Behold

This Is Where Rice Comes From 

Late morning rain squall on top of Dragonsbone terraces, Longsheng County, China.

Scott Gable

Rice is a staple food for more than one-half the world’s population, but for many of its consumers, its origin is distant and mysterious. Last year, Scott Gable, a photographer who has long been interested in the industrialization of food production, decided to satiate his own curiosity by discovering the people and places behind this ubiquitous food. “The end product is a package of rice or a rice cracker or a rice snack but at the very start of it, rice is still a real food product surrounded by real people and real culture,” he said.

Gable wanted to capture every aspect of rice production: the planting, the harvesting, the factories that package and ship the food. After getting some contacts from experts at Cornell University and conducting his own research, he left for China last May and spent the next four months traveling around Asia. He visited six countries along the way and saw a range of agricultural practices, from the most up-to-date and high tech facilities to farms that still use ancient methods of hand planting and harvesting.

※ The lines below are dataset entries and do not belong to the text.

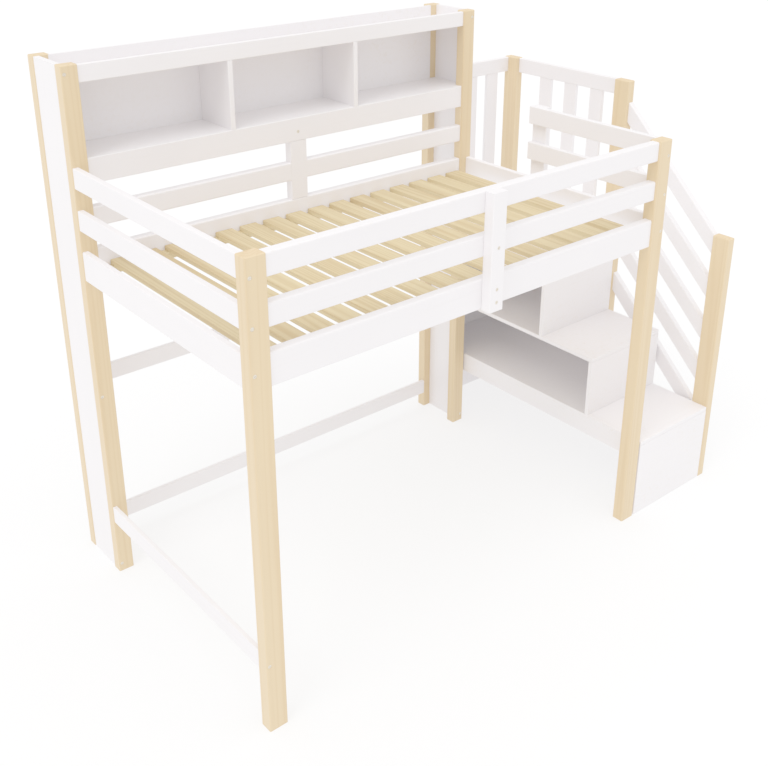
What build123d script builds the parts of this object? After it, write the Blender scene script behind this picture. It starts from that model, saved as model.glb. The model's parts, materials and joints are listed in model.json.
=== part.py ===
from build123d import *
import math
import os

# Bed posts. Sizes are in millimetres: X runs along the bed, Y towards the back, Z up.
bed_length = 2020  # over the outer faces of the end posts
bed_depth = 1152  # from the front posts' faces to the bookcase posts' faces
front_post_width = 76
front_post_depth = 54
case_depth = 285  # over the front and rear posts of the bookcase
case_post_width = 66
case_post_depth = 48
case_post_height = 2174
post_rounding = 4
post_top_chamfer = 3

# Rails and guards of the bed
side_rail_bottom = 1355
side_rail_height = 118
guard_height = 80
guard_gap = 84
post_above_guard = 3
rail_thickness = 40
rail_setback = 7
rail_rounding = 7
end_rail_thickness = 25
end_setback = 3
end_rounding = 4
entry_width = 400  # opening between the right guard and the bookcase post
entry_upright_width = 80
entry_upright_thickness = 25

# Centre supports
front_support_width = 66
front_support_thickness = 45
back_support_width = 80

# Slats and the ledgers that carry them
slat_count = 16
slat_width = 81
slat_pitch = 116.7
slat_thickness = 20
slat_chamfer = 2
slat_recess = 57  # depth of the mattress recess below the side rails' tops
slat_end_gap = 2
first_slat_gap = 84
ledger_width = 30
ledger_height = 30
ledger_end_gap = 2

# Stretchers
stretcher_thickness = 18
stretcher_height = 76
back_low_stretcher_bottom = 81
back_high_stretcher_bottom = 781
left_stretcher_bottom = 252
stretcher_rounding = 3

# Bookcase over the back edge of the bed
case_board_thickness = 20
case_top_drop = 2  # the end and back panels stop this far below the post tops
top_front_height = 65
top_front_drop = 4
shelf_front_bottom = 1727
shelf_front_height = 99
divider_thickness = 22
divider_spread = 626  # between the middles of the two dividers
divider_tongue = 5
back_panel_thickness = 12
back_panel_rabbet = 6
end_panel_thickness = 22
end_panel_housing = 5
foot_strip_height = 72
board_rounding = 3

# Stub tenons on the ends of the rails
tenon_length = 12
tenon_cheek = 4
tenon_shoulder = 10
fit_gap = 0.2

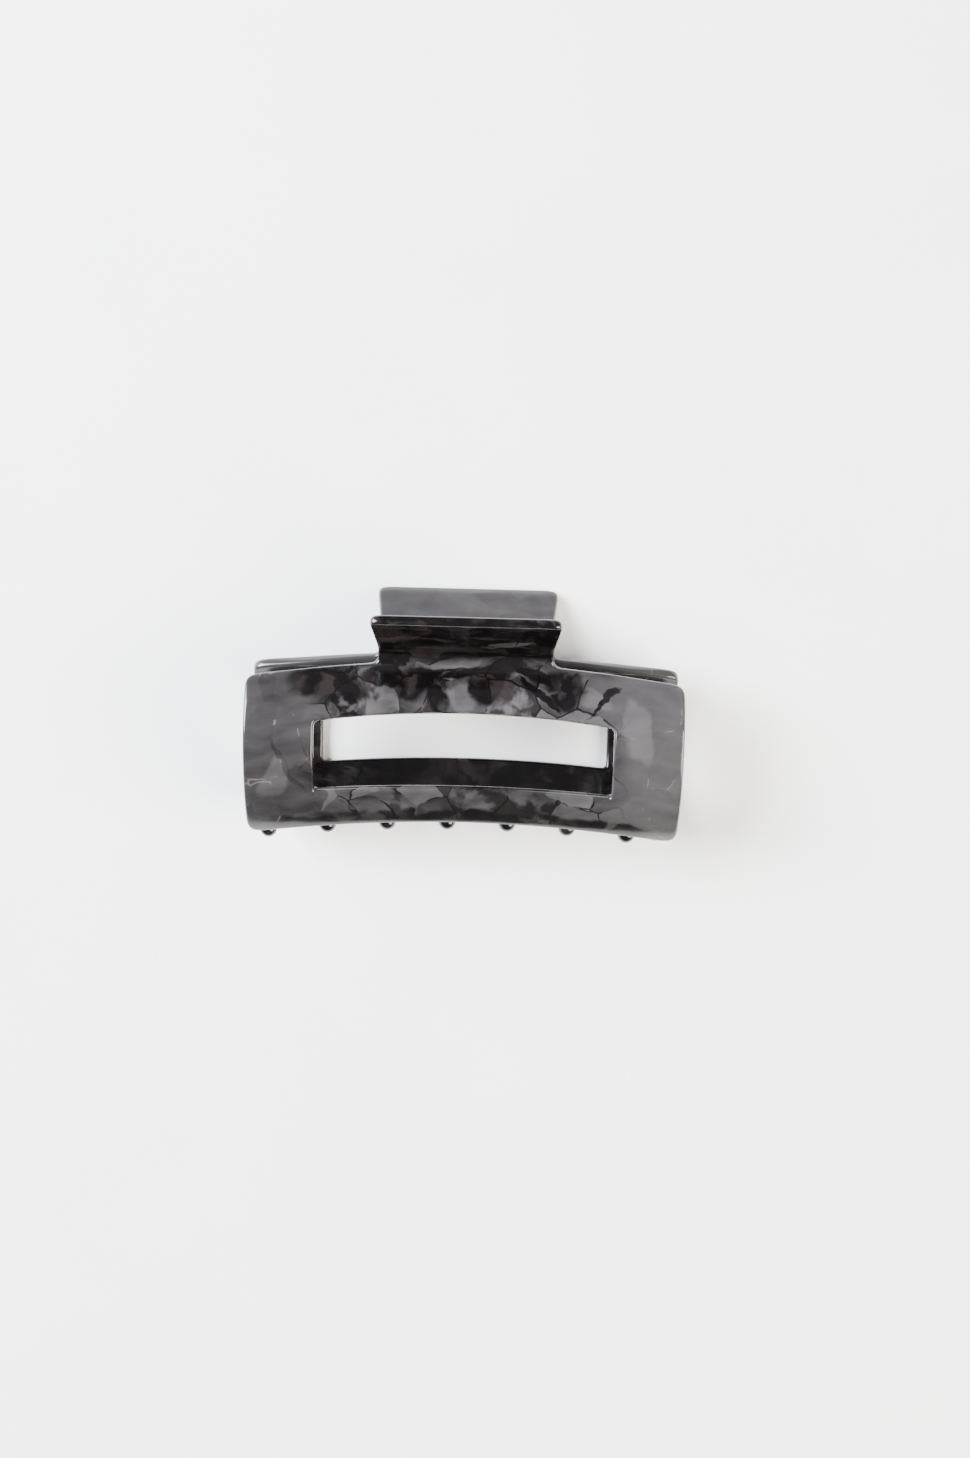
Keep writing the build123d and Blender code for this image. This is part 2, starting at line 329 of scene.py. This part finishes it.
# one ball, with its top drawn up round the shank as a short collar
sweep_end = sweep_start + 2 * swing
up_shank = Vector((0, math.cos(sweep_end), math.sin(sweep_end)))
collar_rise = 0.3 * mm
clear_selection()
bpy.ops.mesh.primitive_uv_sphere_add(
    segments=28,
    ring_count=18,
    radius=tooth_ball_r,
    location=mid_ball,
    rotation=(sweep_end - math.pi / 2, 0, 0),
)
tooth_ball = bpy.context.object
tooth_ball.name = "tooth_ball"
bpy.ops.object.transform_apply(location=True, rotation=True, scale=True)
bpy.ops.object.mode_set(mode="EDIT")
bpy.ops.mesh.select_mode(type="FACE")
pick_faces(lambda p, n: (p - mid_ball).dot(up_shank) > 0.6 * tooth_ball_r)
collar = mid_ball + up_shank * tooth_ball_r * 0.7
for narrower in (0.9, 0.93):
    collar += up_shank * collar_rise
    draw_out(up_shank * collar_rise)
    bpy.ops.transform.resize(value=(narrower,) * 3, center_override=collar)
bpy.ops.object.mode_set(mode="OBJECT")

# ==== hinge ears ==============================================================
# Two ears stand behind the neck, moulded with the jaw, and the pin runs through
# them. On one jaw they sit outboard on the left and inboard on the right, so a
# second jaw turned end for end fits between them.
ear_r = 2.8 * mm
ear_width = 3.8 * mm
ear_bore_r = 1.05 * mm
ear_starts = (-15.95 * mm, 8.05 * mm)
ear_foot = neck_z - wall / 2
clear_selection()
bpy.ops.mesh.primitive_cylinder_add(
    vertices=48,
    radius=ear_r,
    depth=ear_width,
    rotation=(0, math.pi / 2, 0),
    location=(ear_width / 2, 0, 0),
)
ear = bpy.context.object
ear.name = "hinge_ear"
bpy.ops.object.transform_apply(location=True, rotation=True, scale=True)
bpy.ops.object.mode_set(mode="EDIT")
bpy.ops.mesh.select_mode(type="FACE")
# the side facing the sheet is drawn out flat to meet it, then the bore is cut
pick_faces(lambda p, n: p.z > 0 and abs(n.x) < 0.5)
draw_out((0, 0, ear_foot))
bpy.ops.transform.resize(value=(1, 1, 0), center_override=(0, 0, ear_foot))
pick_faces(lambda p, n: abs(n.x) > 0.5 and p.z < 0.5 * mm)
bpy.ops.mesh.inset(thickness=ear_r - ear_bore_r, use_even_offset=True)
bpy.ops.mesh.bridge_edge_loops()
bpy.ops.object.mode_set(mode="OBJECT")
finish_modifier(ear, "BEVEL", width=0.3 * mm, segments=2, limit_method="ANGLE", angle_limit=math.radians(50))


def copy_piece(piece, name):
    """A second piece of the same shape, with a mesh of its own."""
    twin = piece.copy()
    twin.data = piece.data.copy()
    twin.name = name
    bpy.context.scene.collection.objects.link(twin)
    return twin


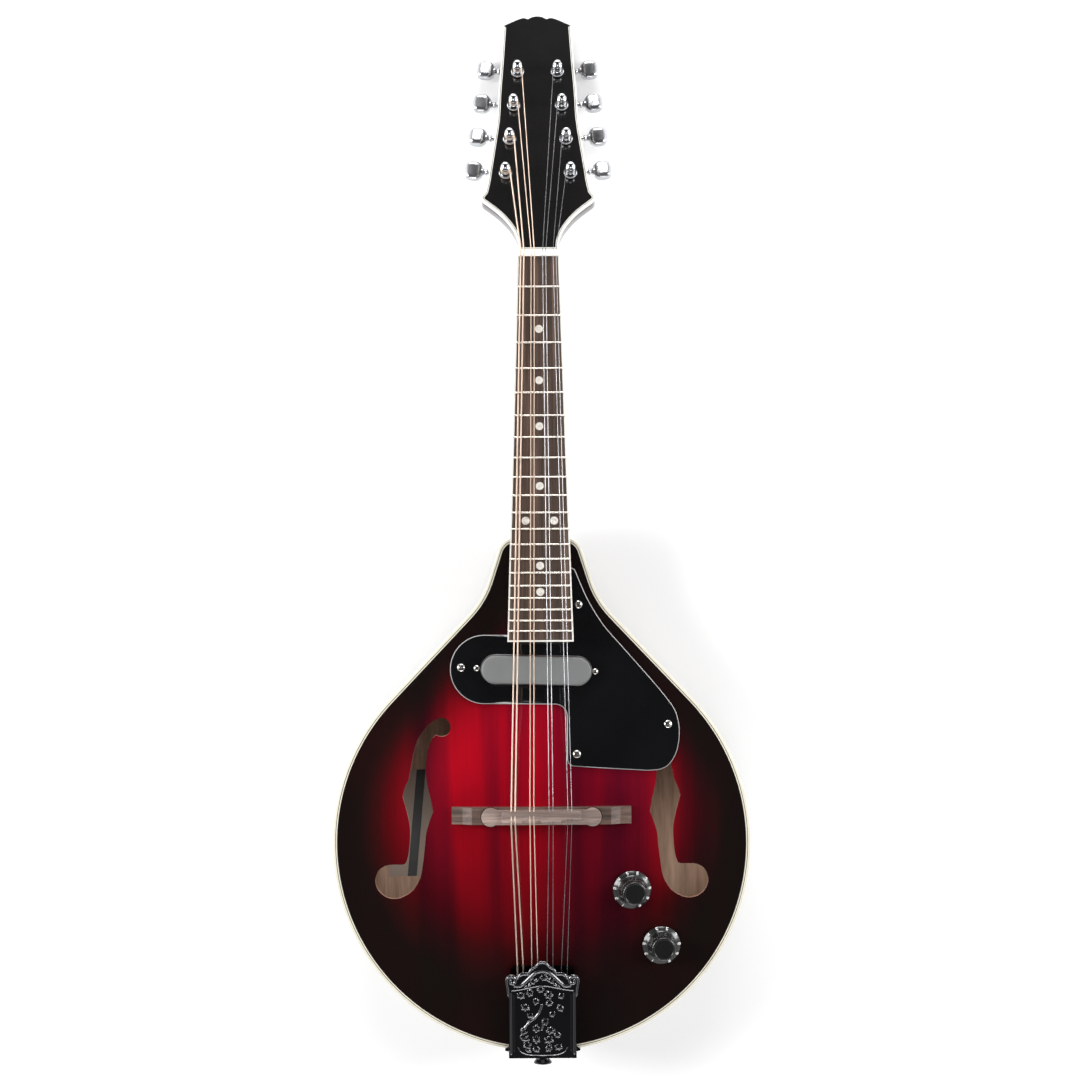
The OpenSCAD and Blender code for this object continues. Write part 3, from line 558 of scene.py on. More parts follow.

A Hani woman in traditional clothing on top of her family’s rice store in Yunnan Province, China.

Scott Gable

A worker at a Taiwanese rice-production facility near Fuli, Taiwan.

Scott Gable

A Hani farmer stands in front of the Longsheng Rice Terraces in southern Guangxi Province, China.

Scott Gable

Employees of Taiwan’s state-run rice experimental station beating rice husks by hand.

Scott Gable

A rice farmer uses water buffalo to ready terraces for planting rice in Yunnan Province, China.

Scott Gable

A traditional Dong tribe basket on rice terraces.

Scott Gable

Gable spent several months learning Mandarin Chinese to prepare for his trip, but the language barrier still presented the largest challenge during his travels. “I had enough Chinese that I could get around in the big cities, but once I got into the highlands or mountains they don’t speak Mandarin. There are so many different languages in China. That was very difficult. There’s no iPhone translation for these dialects,” he said.

In addition to capturing the mechanics of production in fields and factories, Gable captured the cultural elements that serve an important function in the yearly rice cycle. “The festivals, the poems, and the songs are a big part of it. I didn’t really need too much translation for that. It was what it was,” he said.

Gable is already at work on a related project, a documentation of corn production. After that, he plans to do a similar exploration of wheat. The three projects together are part of his mission, as a photographer, to inspire people to think about food in a more concrete way. His experience in Asia has personally caused him to be more aware of the rice in his life. “I’m always looking at packages in the food store, staring at the ingredients on the back to see how much rice is in the product,” he said.

An exhibition of Gable’s series, “Rice,” is on display at CEPA Gallery until Aug. 20.

Correction, July 14, 2014: This post originally misspelled Yunnan Province in two photo captions. 

A rice planting festival parade near the village of Pingan in Guangxi Province, China.

Scott Gable

A rice harvester dumping raw rice into catch vehicle in Taitung, Taiwan.

Scott Gable

Taiwanese farmer amid a harvested rice field in western Taiwan.

Scott Gable

Rice farmers using motorized equipment and simple hand tools to plant rice.

Scott Gable

Late afternoon overlooking rice terraces near Longsheng in Guangxi Province, China.